» **Problem to solve**
Please quote exactly the opening lines of the data, from the first line to the one where "lining, liningPlum, 0.45);" appears.
# # # # #
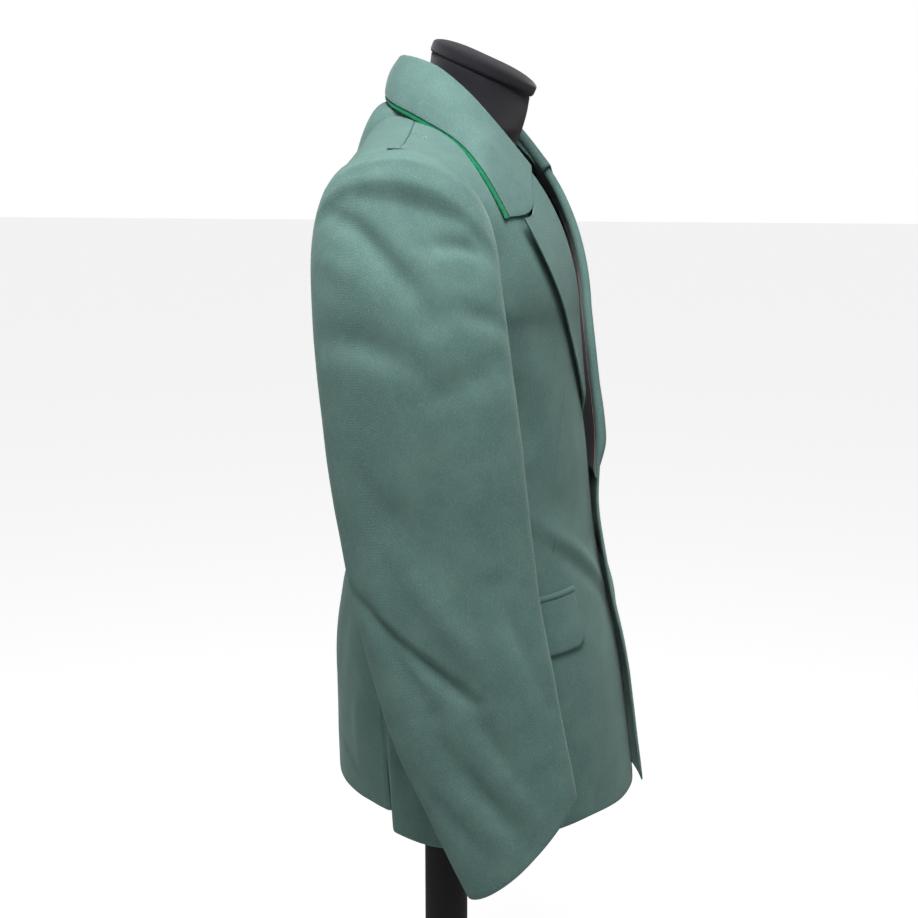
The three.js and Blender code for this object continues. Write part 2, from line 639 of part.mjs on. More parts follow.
function addLapel(side, hand) {
  const sheet = (s, t) => facingSurface(s, t, hand);
  const across = [0, 0.15, 0.3, 0.35, 0.4, 0.45, 0.5, 0.62, 0.75, 0.84, 0.92, 1];
  const rows = [0, 0.1, 0.2, 0.3, 0.4, 0.5, 0.6, 0.7, 0.79, 0.87, 0.94, 1];
  const thick = (s) => facingCloth / 2 + 0.35 * smooth(stripShare, turnShare, s);
  const facing = clothWall(sheet, across, rows, thick, (s) => -thick(s), -hand);
  addPiece(`facing_${side}`, facing, tunicGreen, 0.85);

  const startZ = hand === LEFT ? lapel.startLeftZ : lapel.startRightZ;
  const heights = rows.map((t) => mix(startZ, lapel.gorgeZ, t));
  const liningSheet = (share, z) => {
    const width = frontWidth(z, hand);
    const distance = mix(lapel.facing + pipingWidth + 2 * layerGap, width * 0.97, share);
    return onFront(distance, z, -facingDepth - 0.5 - share, hand);
  };
  const lining = clothWall(liningSheet, evenly(0, 1, 7), heights, liningCloth / 2, -liningCloth / 2, hand);
  addPiece(`lining_${side}`, lining, liningPlum, 0.45);

  const pipingSheet = (share, z) => {
    return onFront(lapel.facing + layerGap + pipingWidth * share, z, -facingDepth - 0.4, hand);
  };
  const piping = clothWall(pipingSheet, [0, 1], heights, pipingWidth / 2, -pipingWidth / 2, hand);
  addPiece(`facing_piping_${side}`, piping, pipingPink, 0.6);
}

// ---- Collar ----

// The edge of the panels that the collar is sewn to, from the nape (0) to the gorge (1).
function neckEdge(at) {
  if (at <= 0.5) return backTop((napeShare * at) / 0.5);
  const low = frontLevel(0, armLevelZ);
  const gorgeHeight = (lapel.gorgeZ + 2 - armLevelZ) / (neckPoint.z - armLevelZ);
  const reach = Math.sqrt(1 - gorgeHeight ** 2) * ((at - 0.5) / 0.5);
  const z = mix(armLevelZ, neckPoint.z, Math.sqrt(1 - reach ** 2));
  return new THREE.Vector3(openingAt(z), mix(neckPoint.y, low.y, reach), z);
}

// The collar's front end, along the gorge from the roll line (0) to the collar's corner (1).
function gorgePoint(q) {
  const rise = readTable(gorge, 'share', 'lapelDrop', q) - readTable(gorge, 'share', 'collarDrop', q);
  return lapelPoint(q, 1, LEFT).add(new THREE.Vector3(0, 0, rise));
}

function gorgeStation() {
  const z = lapel.gorgeZ - gorge[0].collarDrop;
  const fold = rollPoint(z, 0, LEFT).addScaledVector(frontOutward(z), standClear);
  const edge = gorgePoint(1);
  const foldZ = fold.z + collarRadius / 2;
  return { at: 1, foldX: fold.x, foldY: fold.y, foldZ, edgeX: edge.x, edgeY: edge.y, edgeZ: edge.z };
}

const collarRows = [...collarStations, gorgeStation()];
const collarStandShare = 0.3;
const collarFallShare = 0.5;

// The stand's foot, on the panels' edge behind and passing inside the fronts towards the gorge.
function standFoot(at, fold) {
  const edge = neckEdge(at);
  const beyond = at < 0.55 ? fold.clone().sub(edge).normalize() : frontOutward(Math.min(edge.z, 1378));
  const foot = edge.clone().addScaledVector(beyond, mix(standClear, -standTuck, smooth(0.93, 1, at)));
  const within = smooth(0.7, 0.92, at);
  if (within > 0) {
    const normal = frontNormal(0, Math.min(edge.z, 1378), LEFT);
    foot.addScaledVector(normal, -(facingDepth + 1.8) * within);
  }
  return foot;
}

// Across the collar at a station: up the stand, over the fold and down the fall to the outer edge (1).
function collarPoint(w, at, hand) {
  const read = (column, where) => readTable(collarRows, 'at', column, where);
  const foldAt = (where) => new THREE.Vector3(...['foldX', 'foldY', 'foldZ'].map((name) => read(name, where)));
  const fold = foldAt(at);
  const edge = new THREE.Vector3(read('edgeX', at), read('edgeY', at), read('edgeZ', at));
  const foot = standFoot(at, fold);
  const up = fold.clone().sub(foot.clone().add(edge).multiplyScalar(0.5)).normalize();
  const small = 0.01;
  const along = at < 0.98 ? foldAt(at + small).sub(fold) : fold.clone().sub(foldAt(at - small));
  const outward = up.clone().cross(along).normalize();
  const centre = fold.clone().addScaledVector(up, -collarRadius);
  const standTop = centre.clone().addScaledVector(outward, -collarRadius);
  const fallTop = centre.clone().addScaledVector(outward, collarRadius);
  if (w < collarStandShare) return place(foot.lerp(standTop, w / collarStandShare), hand);
  if (w < collarFallShare) {
    const turn = (Math.PI * (w - collarStandShare)) / (collarFallShare - collarStandShare);
    centre.addScaledVector(outward, -collarRadius * Math.cos(turn));
    return place(centre.addScaledVector(up, collarRadius * Math.sin(turn)), hand);
  }
  const q = (w - collarFallShare) / (1 - collarFallShare);
  const ending = smooth(0.8, 1, at);
  const bulge = collarBulge * Math.sin(Math.PI * Math.min(q, 1));
  const free = fallTop.clone().lerp(edge, q).addScaledVector(outward, bulge);
  const ended = gorgePoint(q).addScaledVector(fallTop.sub(gorgePoint(0)), (1 - Math.min(q, 1)) ** 3);
  return place(free.lerp(ended, ending), hand);
}

function addCollar() {
  const along = evenly(-1, 1, 31);
  const across = [0, 0.15, 0.3, 0.35, 0.4, 0.45, 0.5, 0.62, 0.75, 0.84, 0.92, 1];
  const sheet = (w, at) => collarPoint(w, Math.abs(at), at < 0 ? RIGHT : LEFT);
  const upper = clothWall(sheet, across, along, layerGap * 0.5 + cloth, layerGap * 0.5, -1);
  addPiece('collar_upper', upper, collarGreen, 0.85);
  const proud = (feltProud / collarFall) * (1 - collarFallShare);
  const below = -layerGap * 0.5;
  const under = clothWall(sheet, [...across, 1 + proud], along, below, below - feltCloth, -1);
  addPiece('collar_under', under, feltGreen, 0.95);
}

// ---- Pockets and shoulder loops ----

function pocketU(z, out) {
  const edge = frontAngle(z, openingAt(z));
  return (frontAngle(z, out) - edge) / (frontSeamAngle - edge);
}

function addPocket(side, hand) {
  const place3 = (share, z, rise) => {
    const u = mix(pocketU(z, pocket.frontX), pocketU(z, pocket.backX), share);
    return frontAtHeight(u, z, hand).addScaledVector(frontNormal(u, z, hand), rise);
  };
  const half = pocket.cloth / 2;
  const width = pocket.backX - pocket.frontX;
  const flapSheet = (share, down) => {
    const fromEnd = Math.min(share, 1 - share) * width;
    const inCorner = Math.max(0, pocket.corner - fromEnd);
    const corner = pocket.corner - Math.sqrt(pocket.corner ** 2 - inCorner ** 2);
    const z = pocket.topZ - 0.6 - down * (pocket.flap - corner);
    return place3(share, z, half + 0.7 + 1.6 * Math.sin(Math.PI * 0.6 * down));
  };
  const columns = [0, 0.05, 0.12, 0.25, 0.4, 0.6, 0.75, 0.88, 0.95, 1];
  const flap = clothWall(flapSheet, columns, evenly(0, 1, 6), half, -half, -hand);
  addPiece(`pocket_flap_${side}`, flap, tunicGreen, 0.85);
  const jetSheet = (share, up) => place3(share, pocket.topZ + pocket.jet * up, half + 0.9);
  const jet = clothWall(jetSheet, columns, [0, 1], half, -half, hand);
  addPiece(`pocket_jet_${side}`, jet, tunicGreen, 0.85);
}

function addLoop(side, hand) {
  const half = shoulderLoop.cloth / 2;
  const uOf = (x) => (x - neckPoint.x) / (shoulderPoint.x - neckPoint.x);
  const sheet = (across, along) => {
    const u = mix(uOf(shoulderLoop.fromX), uOf(shoulderLoop.toX), across);
    const v = mix(shoulderLoop.fromShare, shoulderLoop.toShare, along);
    const at = frontOnHand(u, v, hand);
    const small = 1e-3;
    const du = frontOnHand(u + small, v, hand).sub(at);
    const dv = at.clone().sub(frontOnHand(u, v - small, hand));
    const normal = du.cross(dv).normalize().multiplyScalar(hand);
    return at.addScaledVector(normal, half + 0.4 + shoulderLoop.rise * Math.sin(Math.PI * along));
  };
  const strip = clothWall(sheet, [0, 1], evenly(0, 1, 9), half, -half, -hand);
  addPiece(`shoulder_loop_${side}`, strip, tunicGreen, 0.85);
}

// ---- Dress form ----

function formRing(section, grow, rise) {
  return Array.from({ length: formSides }, (_, k) => {
    const angle = (2 * Math.PI * k) / formSides;
    const depth = Math.cos(angle) > 0 ? section.middle - section.front : section.back - section.middle;
    const radius = superRadius(angle, section.half + grow, depth + grow, section.power);
    const y = section.middle - radius * Math.cos(angle);
    const tip = Math.hypot(1, section.tilt);
    return new THREE.Vector3(
      radius * Math.sin(angle),
      y - (rise * section.tilt) / tip,
      section.z + section.tilt * (y - section.middle) + rise / tip,
    );
  });
}

function addForm() {
  addPiece('form_torso', ringBody(formSections.map((section) => formRing(section, 0, 0))), formBlack, 0.9);
  const top = formSections[formSections.length - 1];
  const capRings = [
    formRing(top, neckCap.rim - neckCap.edge, 0.35),
    formRing(top, neckCap.rim, neckCap.edge * 0.6),
    formRing(top, neckCap.rim, neckCap.rise - neckCap.edge),
    formRing(top, neckCap.rim - neckCap.edge, neckCap.rise),
  ];
  addPiece('form_neck_cap', ringBody(capRings), standBlack, 0.8);

  const poleHeight = formSections[0].z - layerGap - pole.footTopZ - layerGap;
  const tube = new THREE.CylinderGeometry(pole.radius, pole.radius, poleHeight, 32);
  tube.rotateX(Math.PI / 2);
  tube.translate(0, 0, pole.footTopZ + layerGap + poleHeight / 2);
  addPiece('form_pole', tube, standBlack, 0.5);

  const profile = [
    [0, 0],
    [foot.radius, 0],
    [foot.radius, foot.thickness - foot.edge],
    [foot.radius - foot.edge, foot.thickness],
    [foot.hubRadius + foot.edge, foot.thickness],
    [foot.hubRadius, foot.thickness + foot.edge],
    [foot.hubRadius, pole.footTopZ],
    [0, pole.footTopZ],
  ].map(([x, y]) => new THREE.Vector2(x, y));
  const disc = new THREE.LatheGeometry(profile, 36);
  disc.rotateX(Math.PI / 2);
  addPiece('form_foot', disc, standBlack, 0.5);
}

[['right', RIGHT], ['left', LEFT]].forEach(([side, hand]) => {
  addBody(side, hand);
  addSleeve(side, hand);
  addLapel(side, hand);
  addPocket(side, hand);
  addLoop(side, hand);
});
addCollar();
addForm();

export default tunic;
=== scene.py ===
import math

import bpy
import mathutils
import numpy as np
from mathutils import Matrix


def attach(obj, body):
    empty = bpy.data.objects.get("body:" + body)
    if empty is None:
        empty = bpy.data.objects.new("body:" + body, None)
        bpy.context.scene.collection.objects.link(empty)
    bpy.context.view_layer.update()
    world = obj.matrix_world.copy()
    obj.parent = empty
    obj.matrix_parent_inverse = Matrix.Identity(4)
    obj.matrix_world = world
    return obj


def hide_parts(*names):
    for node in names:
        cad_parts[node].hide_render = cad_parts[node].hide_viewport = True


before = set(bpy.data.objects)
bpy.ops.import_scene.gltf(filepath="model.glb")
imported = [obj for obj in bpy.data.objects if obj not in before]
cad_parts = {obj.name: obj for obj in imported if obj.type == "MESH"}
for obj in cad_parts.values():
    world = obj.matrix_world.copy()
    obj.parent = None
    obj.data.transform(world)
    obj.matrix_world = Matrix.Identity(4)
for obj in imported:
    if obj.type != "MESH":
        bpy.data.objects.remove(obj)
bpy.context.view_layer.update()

# A military tunic on a limbless dress form. Sizes here are millimetres, and meshes are metres.
# The wearer faces -Y and the wearer's left is +X. Shapes are worked out for one side with x
# counted outwards from the middle of the body, and hand (-1 right, +1 left) places them.
mm = 0.001
degree = math.pi / 180
right, left = -1, 1
hands = {"right": right, "left": left}

cloth = {"tunic": 1.5, "facing": 1.3, "lining": 1.0, "felt": 1.0, "layerGap": 0.4, "insideGap": 1.3}
collarEase = 0.9
wavy = {"panel": 0.9, "sleeve": 0.8}


# Small tools on whole arrays

def point(x, y, z):
    # the three coordinates, broadcast against each other and stacked last
    return np.stack(np.broadcast_arrays(x, y, z), axis=-1).astype(float)


def unit(p):
    # p divided by its length
    return p / np.linalg.norm(p, axis=-1, keepdims=True)


def mix(a, b, share):
    # a + (b - a) * share
    return a + (b - a) * share


def between(p, q, share):
    # the point that lies a share of the way from p to q
    return p + (q - p) * np.asarray(share)[..., None]


def smooth(low, high, at):
    # x^2 (3 - 2x), where x runs from 0 at low to 1 at high
    x = np.clip((at - low) / (high - low), 0, 1)
    return x * x * (3 - 2 * x)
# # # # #
» **Written response**
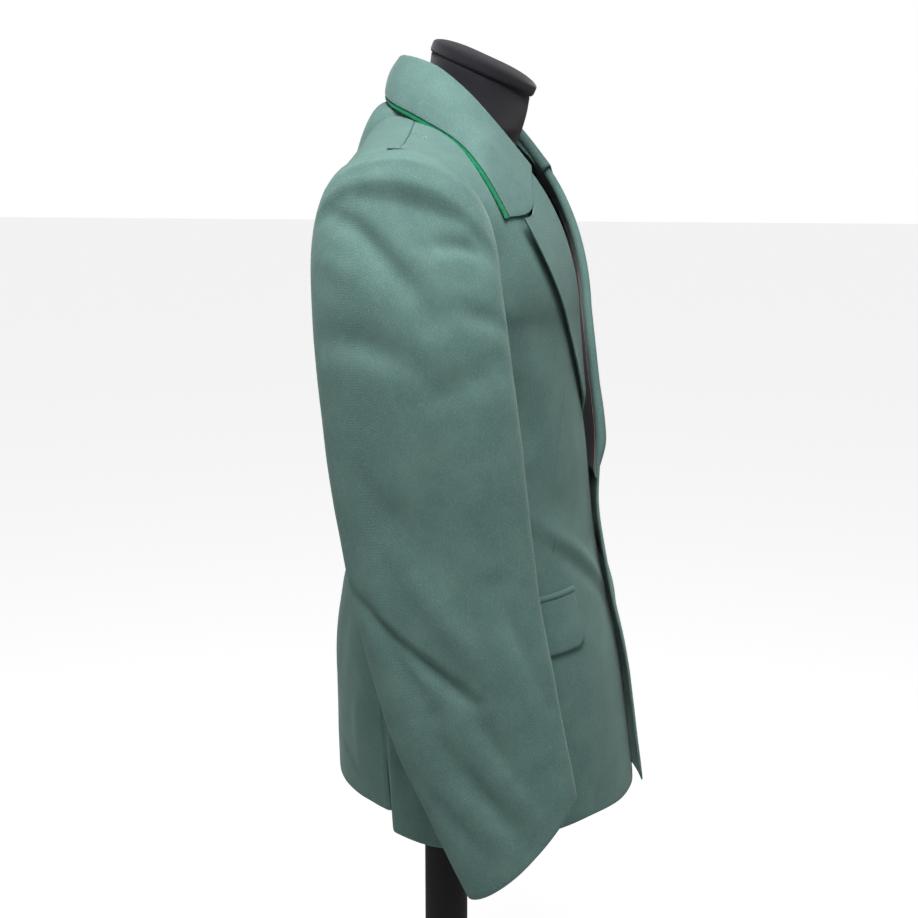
The three.js and Blender code for this object continues. Write part 2, from line 639 of part.mjs on. More parts follow.
function addLapel(side, hand) {
  const sheet = (s, t) => facingSurface(s, t, hand);
  const across = [0, 0.15, 0.3, 0.35, 0.4, 0.45, 0.5, 0.62, 0.75, 0.84, 0.92, 1];
  const rows = [0, 0.1, 0.2, 0.3, 0.4, 0.5, 0.6, 0.7, 0.79, 0.87, 0.94, 1];
  const thick = (s) => facingCloth / 2 + 0.35 * smooth(stripShare, turnShare, s);
  const facing = clothWall(sheet, across, rows, thick, (s) => -thick(s), -hand);
  addPiece(`facing_${side}`, facing, tunicGreen, 0.85);

  const startZ = hand === LEFT ? lapel.startLeftZ : lapel.startRightZ;
  const heights = rows.map((t) => mix(startZ, lapel.gorgeZ, t));
  const liningSheet = (share, z) => {
    const width = frontWidth(z, hand);
    const distance = mix(lapel.facing + pipingWidth + 2 * layerGap, width * 0.97, share);
    return onFront(distance, z, -facingDepth - 0.5 - share, hand);
  };
  const lining = clothWall(liningSheet, evenly(0, 1, 7), heights, liningCloth / 2, -liningCloth / 2, hand);
  addPiece(`lining_${side}`, lining, liningPlum, 0.45);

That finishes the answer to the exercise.